Given task
Show each line of the data below that has the string "materials" in it.

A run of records
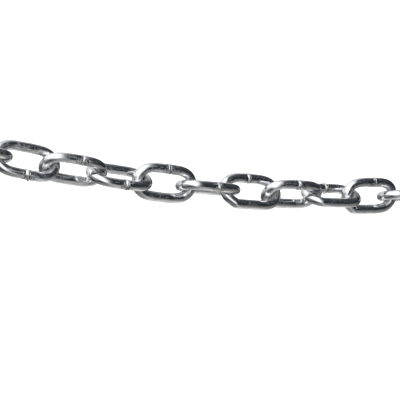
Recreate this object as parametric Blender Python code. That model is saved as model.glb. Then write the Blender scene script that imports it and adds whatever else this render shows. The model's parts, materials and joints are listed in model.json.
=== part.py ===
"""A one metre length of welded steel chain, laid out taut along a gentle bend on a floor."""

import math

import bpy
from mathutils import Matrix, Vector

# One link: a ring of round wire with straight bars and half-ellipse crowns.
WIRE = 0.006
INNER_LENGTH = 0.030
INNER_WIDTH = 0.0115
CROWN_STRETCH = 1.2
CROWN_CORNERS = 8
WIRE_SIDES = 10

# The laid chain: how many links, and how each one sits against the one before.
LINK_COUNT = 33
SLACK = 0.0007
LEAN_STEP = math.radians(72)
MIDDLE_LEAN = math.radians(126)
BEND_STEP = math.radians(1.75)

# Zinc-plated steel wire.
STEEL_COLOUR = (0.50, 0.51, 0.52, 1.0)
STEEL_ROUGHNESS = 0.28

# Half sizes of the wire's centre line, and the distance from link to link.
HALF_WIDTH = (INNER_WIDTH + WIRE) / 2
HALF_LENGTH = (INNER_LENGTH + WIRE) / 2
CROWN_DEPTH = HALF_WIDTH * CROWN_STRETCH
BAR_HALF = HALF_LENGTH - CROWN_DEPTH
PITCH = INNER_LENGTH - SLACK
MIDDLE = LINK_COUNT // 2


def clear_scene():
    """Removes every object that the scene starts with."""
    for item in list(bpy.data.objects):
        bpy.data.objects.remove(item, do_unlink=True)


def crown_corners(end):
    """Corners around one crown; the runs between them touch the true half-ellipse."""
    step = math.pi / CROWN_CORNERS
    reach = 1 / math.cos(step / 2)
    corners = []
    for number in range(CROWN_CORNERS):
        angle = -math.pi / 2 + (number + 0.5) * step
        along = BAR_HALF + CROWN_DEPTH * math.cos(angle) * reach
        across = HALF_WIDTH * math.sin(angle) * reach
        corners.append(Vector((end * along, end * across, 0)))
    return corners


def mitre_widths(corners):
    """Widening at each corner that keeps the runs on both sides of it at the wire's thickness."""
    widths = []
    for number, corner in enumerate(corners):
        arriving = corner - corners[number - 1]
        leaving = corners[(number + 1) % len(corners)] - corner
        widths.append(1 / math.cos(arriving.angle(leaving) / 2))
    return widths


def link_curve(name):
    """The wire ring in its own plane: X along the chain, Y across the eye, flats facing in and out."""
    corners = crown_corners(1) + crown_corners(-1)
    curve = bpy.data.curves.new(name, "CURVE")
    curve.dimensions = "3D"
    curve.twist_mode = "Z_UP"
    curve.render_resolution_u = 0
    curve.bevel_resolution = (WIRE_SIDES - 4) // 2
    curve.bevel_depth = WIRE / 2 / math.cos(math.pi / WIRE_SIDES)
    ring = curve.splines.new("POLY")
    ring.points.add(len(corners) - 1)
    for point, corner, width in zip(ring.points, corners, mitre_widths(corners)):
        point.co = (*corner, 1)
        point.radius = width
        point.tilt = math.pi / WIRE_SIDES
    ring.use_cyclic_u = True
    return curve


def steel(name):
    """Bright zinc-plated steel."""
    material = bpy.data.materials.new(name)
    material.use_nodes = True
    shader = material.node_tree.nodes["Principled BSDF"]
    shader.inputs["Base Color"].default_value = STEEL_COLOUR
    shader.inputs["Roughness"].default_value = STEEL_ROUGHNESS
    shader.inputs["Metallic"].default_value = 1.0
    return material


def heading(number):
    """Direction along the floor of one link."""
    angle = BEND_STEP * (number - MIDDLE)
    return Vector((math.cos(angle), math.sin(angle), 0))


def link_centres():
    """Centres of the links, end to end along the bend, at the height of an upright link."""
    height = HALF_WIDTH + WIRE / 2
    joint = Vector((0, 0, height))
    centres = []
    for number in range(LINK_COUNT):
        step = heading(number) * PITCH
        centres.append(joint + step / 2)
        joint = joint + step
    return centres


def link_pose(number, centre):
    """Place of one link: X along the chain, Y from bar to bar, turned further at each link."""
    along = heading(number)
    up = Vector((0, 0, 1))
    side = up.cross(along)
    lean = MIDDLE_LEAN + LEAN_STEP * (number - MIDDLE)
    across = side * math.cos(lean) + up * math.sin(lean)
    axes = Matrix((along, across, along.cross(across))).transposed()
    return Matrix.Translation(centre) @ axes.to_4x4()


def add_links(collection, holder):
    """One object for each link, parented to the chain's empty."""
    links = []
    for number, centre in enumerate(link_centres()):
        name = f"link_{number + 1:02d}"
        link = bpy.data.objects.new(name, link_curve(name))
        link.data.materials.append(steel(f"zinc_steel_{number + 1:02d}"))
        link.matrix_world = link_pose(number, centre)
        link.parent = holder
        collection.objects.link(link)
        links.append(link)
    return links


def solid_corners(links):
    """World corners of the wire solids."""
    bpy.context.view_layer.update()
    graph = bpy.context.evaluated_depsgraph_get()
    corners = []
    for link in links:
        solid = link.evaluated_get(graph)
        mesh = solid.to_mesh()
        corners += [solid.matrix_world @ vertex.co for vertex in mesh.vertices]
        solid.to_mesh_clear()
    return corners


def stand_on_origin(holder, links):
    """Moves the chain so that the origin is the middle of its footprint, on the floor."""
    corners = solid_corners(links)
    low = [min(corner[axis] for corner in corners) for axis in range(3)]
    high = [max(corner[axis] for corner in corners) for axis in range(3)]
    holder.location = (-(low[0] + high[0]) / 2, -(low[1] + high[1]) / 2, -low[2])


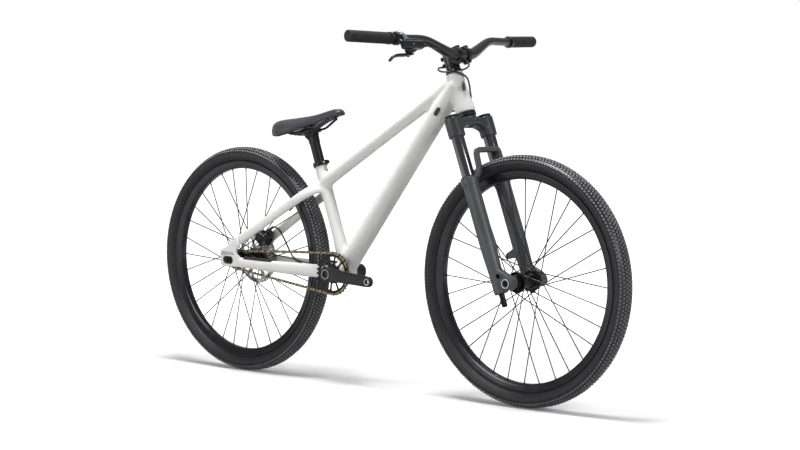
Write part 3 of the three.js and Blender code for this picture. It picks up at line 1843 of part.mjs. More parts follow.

Result of the exercise
Recreate this object as parametric Blender Python code. That model is saved as model.glb. Then write the Blender scene script that imports it and adds whatever else this render shows. The model's parts, materials and joints are listed in model.json.
    material = bpy.data.materials.new(name)
        link.data.materials.append(steel(f"zinc_steel_{number + 1:02d}"))